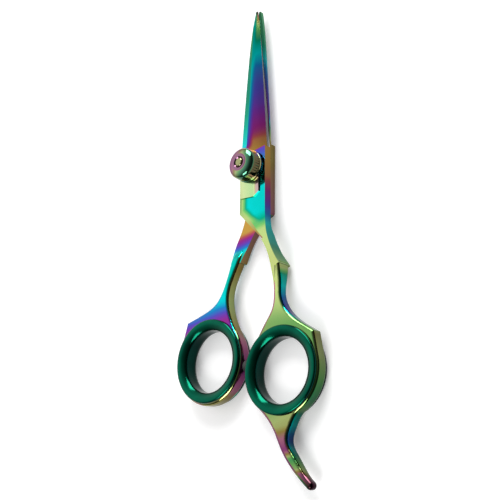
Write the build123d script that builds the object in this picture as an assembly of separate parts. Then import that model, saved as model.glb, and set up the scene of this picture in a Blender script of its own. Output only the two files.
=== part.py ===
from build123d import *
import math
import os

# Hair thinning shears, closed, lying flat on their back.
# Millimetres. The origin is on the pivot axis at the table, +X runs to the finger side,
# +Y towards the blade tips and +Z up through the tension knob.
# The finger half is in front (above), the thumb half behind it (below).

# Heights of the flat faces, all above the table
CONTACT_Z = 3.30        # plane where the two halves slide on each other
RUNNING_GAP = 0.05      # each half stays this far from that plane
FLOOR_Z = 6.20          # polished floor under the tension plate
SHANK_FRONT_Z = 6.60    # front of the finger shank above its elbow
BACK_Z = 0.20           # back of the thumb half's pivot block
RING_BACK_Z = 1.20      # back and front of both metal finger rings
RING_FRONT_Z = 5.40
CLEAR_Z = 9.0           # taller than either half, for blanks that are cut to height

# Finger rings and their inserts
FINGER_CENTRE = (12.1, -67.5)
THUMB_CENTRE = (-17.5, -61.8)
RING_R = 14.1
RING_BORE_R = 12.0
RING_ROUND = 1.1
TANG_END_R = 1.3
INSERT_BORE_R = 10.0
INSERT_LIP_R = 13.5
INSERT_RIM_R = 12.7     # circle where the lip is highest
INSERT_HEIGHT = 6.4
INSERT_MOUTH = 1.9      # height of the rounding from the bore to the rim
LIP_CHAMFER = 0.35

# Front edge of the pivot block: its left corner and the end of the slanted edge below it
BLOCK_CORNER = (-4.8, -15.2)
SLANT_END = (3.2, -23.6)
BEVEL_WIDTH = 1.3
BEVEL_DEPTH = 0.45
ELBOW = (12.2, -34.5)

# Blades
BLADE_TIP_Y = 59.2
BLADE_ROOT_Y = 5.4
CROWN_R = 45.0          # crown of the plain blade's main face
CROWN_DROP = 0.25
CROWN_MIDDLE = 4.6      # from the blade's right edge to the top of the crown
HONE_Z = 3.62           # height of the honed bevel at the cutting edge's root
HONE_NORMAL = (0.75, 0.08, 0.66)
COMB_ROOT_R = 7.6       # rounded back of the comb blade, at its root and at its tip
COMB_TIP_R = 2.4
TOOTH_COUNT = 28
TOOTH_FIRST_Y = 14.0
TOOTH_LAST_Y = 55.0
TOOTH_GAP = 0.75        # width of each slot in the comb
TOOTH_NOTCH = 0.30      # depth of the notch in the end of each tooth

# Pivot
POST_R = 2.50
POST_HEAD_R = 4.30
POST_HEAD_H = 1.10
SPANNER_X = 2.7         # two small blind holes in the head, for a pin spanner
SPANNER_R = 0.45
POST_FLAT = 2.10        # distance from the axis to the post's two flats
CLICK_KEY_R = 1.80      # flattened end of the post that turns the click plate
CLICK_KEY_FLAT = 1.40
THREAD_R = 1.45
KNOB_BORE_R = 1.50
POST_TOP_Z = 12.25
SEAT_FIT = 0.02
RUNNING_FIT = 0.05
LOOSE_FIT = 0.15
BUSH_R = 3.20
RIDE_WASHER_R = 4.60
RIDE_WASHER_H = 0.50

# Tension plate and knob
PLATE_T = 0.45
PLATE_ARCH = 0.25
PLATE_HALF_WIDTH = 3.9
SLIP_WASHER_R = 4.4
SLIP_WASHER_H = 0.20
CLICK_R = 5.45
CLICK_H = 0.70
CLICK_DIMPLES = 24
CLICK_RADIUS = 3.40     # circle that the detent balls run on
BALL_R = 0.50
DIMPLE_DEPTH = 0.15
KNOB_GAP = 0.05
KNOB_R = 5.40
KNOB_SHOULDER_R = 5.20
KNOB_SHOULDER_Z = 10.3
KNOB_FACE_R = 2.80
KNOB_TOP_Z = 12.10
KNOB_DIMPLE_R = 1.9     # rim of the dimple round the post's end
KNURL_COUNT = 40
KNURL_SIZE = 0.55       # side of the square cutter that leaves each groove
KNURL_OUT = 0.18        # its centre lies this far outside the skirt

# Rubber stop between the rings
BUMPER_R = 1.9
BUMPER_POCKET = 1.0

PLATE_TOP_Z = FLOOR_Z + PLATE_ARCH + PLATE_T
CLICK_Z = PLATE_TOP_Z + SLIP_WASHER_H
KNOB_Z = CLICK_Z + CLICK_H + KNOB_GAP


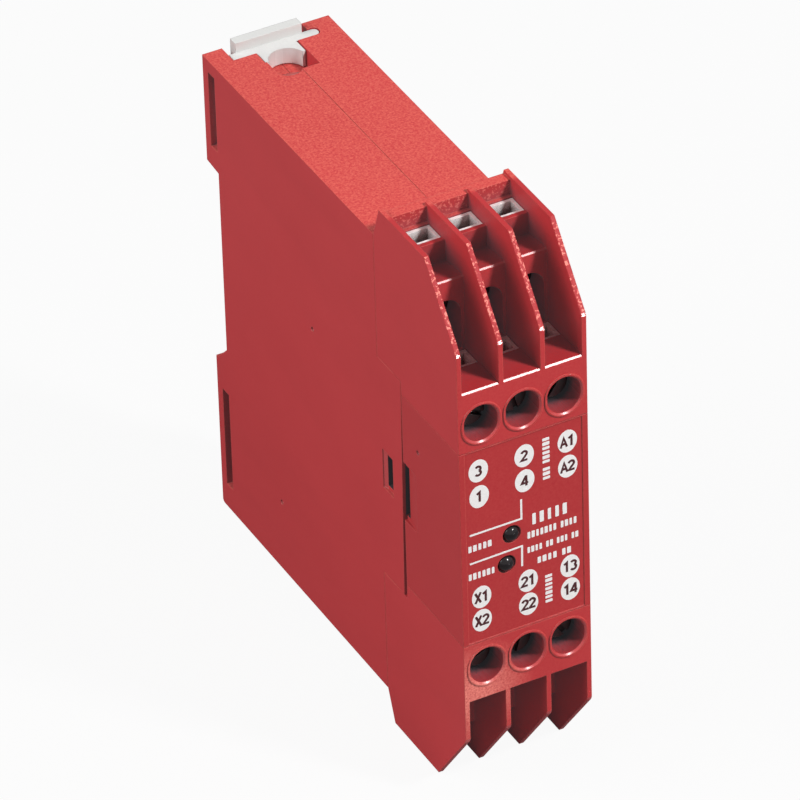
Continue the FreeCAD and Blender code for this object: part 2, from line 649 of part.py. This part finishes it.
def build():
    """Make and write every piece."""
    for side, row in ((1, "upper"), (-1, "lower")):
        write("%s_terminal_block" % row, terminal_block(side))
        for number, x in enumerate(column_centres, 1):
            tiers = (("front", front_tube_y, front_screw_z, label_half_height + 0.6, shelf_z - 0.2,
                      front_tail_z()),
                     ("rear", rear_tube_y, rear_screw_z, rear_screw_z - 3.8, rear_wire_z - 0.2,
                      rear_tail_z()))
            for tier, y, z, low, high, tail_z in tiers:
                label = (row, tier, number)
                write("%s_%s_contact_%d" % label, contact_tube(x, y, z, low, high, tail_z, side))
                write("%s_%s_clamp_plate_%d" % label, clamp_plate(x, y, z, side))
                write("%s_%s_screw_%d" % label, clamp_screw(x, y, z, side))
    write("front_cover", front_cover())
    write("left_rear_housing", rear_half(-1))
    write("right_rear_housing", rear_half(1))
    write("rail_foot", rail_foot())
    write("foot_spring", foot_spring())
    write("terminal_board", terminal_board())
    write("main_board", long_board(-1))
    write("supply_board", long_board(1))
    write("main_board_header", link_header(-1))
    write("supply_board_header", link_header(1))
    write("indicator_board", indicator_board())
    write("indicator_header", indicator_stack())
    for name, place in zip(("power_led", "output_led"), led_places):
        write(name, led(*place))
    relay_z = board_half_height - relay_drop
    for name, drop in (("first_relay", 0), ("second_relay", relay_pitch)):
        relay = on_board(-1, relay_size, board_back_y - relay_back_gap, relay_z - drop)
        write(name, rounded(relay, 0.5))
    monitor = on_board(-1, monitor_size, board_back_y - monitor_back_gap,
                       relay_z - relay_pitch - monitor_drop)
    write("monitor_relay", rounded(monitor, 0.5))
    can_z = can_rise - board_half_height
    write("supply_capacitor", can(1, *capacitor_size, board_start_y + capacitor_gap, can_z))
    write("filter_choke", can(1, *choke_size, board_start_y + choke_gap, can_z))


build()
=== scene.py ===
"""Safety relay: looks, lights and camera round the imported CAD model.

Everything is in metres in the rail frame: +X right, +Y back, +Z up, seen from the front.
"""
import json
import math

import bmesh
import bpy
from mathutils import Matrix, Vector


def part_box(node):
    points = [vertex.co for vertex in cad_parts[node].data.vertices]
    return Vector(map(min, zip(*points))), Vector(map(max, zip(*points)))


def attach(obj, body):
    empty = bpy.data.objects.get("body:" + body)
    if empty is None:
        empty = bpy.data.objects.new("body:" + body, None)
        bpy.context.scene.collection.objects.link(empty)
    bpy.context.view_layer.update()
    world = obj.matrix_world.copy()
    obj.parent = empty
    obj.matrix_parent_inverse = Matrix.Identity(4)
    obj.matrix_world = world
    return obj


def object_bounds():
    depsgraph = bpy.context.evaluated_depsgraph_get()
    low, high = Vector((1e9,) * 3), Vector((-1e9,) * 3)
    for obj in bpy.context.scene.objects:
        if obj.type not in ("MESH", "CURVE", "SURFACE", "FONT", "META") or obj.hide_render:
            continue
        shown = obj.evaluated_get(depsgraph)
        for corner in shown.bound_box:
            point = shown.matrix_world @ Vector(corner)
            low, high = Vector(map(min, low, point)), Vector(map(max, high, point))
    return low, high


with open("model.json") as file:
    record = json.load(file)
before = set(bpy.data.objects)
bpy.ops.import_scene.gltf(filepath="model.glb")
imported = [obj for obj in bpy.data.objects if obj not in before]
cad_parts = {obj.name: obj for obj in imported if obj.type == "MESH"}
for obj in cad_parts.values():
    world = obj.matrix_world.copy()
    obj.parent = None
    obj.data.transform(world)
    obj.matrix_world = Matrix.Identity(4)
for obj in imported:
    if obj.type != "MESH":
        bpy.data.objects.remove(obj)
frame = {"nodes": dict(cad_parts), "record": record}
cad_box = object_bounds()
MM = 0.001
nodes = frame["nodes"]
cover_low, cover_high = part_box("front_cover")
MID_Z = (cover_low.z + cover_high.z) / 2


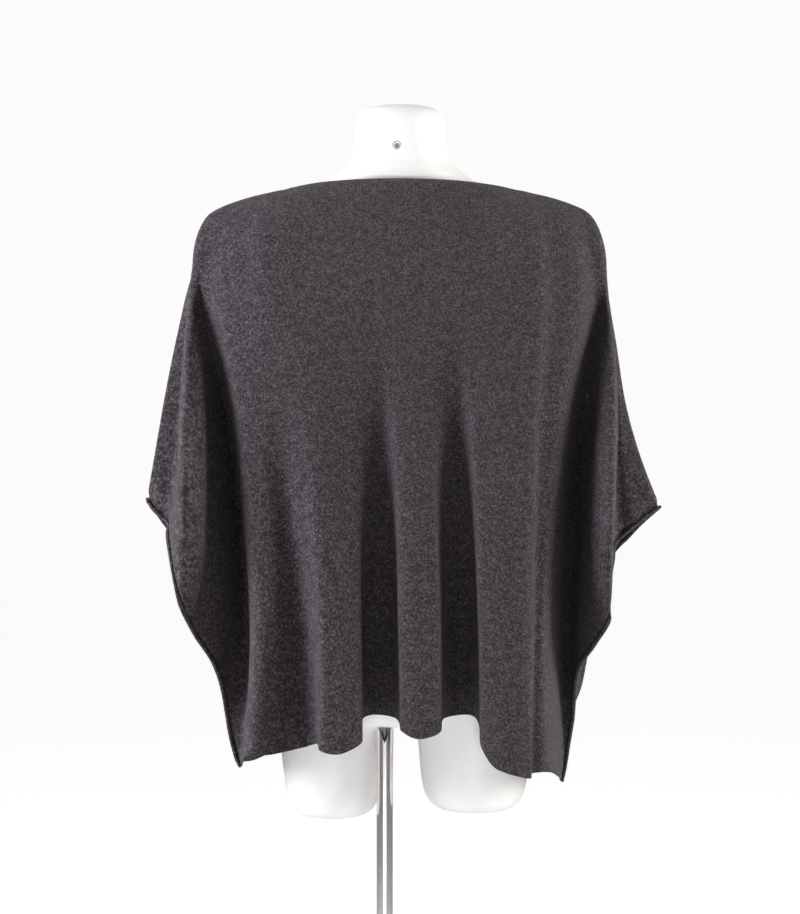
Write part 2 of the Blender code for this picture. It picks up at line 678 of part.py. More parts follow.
========================================================================
STATED EXERCISE – Lines from the start of the material above through the line containing "CLEAR_Z = 9.0" are to be duplicated exactly, and only those.

TASK RESPONSE –
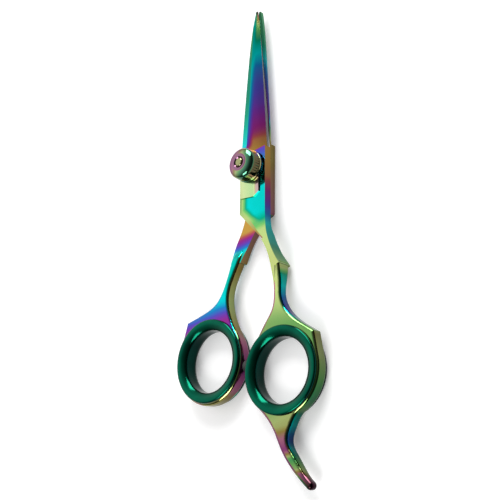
Write the build123d script that builds the object in this picture as an assembly of separate parts. Then import that model, saved as model.glb, and set up the scene of this picture in a Blender script of its own. Output only the two files.
=== part.py ===
from build123d import *
import math
import os

# Hair thinning shears, closed, lying flat on their back.
# Millimetres. The origin is on the pivot axis at the table, +X runs to the finger side,
# +Y towards the blade tips and +Z up through the tension knob.
# The finger half is in front (above), the thumb half behind it (below).

# Heights of the flat faces, all above the table
CONTACT_Z = 3.30        # plane where the two halves slide on each other
RUNNING_GAP = 0.05      # each half stays this far from that plane
FLOOR_Z = 6.20          # polished floor under the tension plate
SHANK_FRONT_Z = 6.60    # front of the finger shank above its elbow
BACK_Z = 0.20           # back of the thumb half's pivot block
RING_BACK_Z = 1.20      # back and front of both metal finger rings
RING_FRONT_Z = 5.40
CLEAR_Z = 9.0           # taller than either half, for blanks that are cut to height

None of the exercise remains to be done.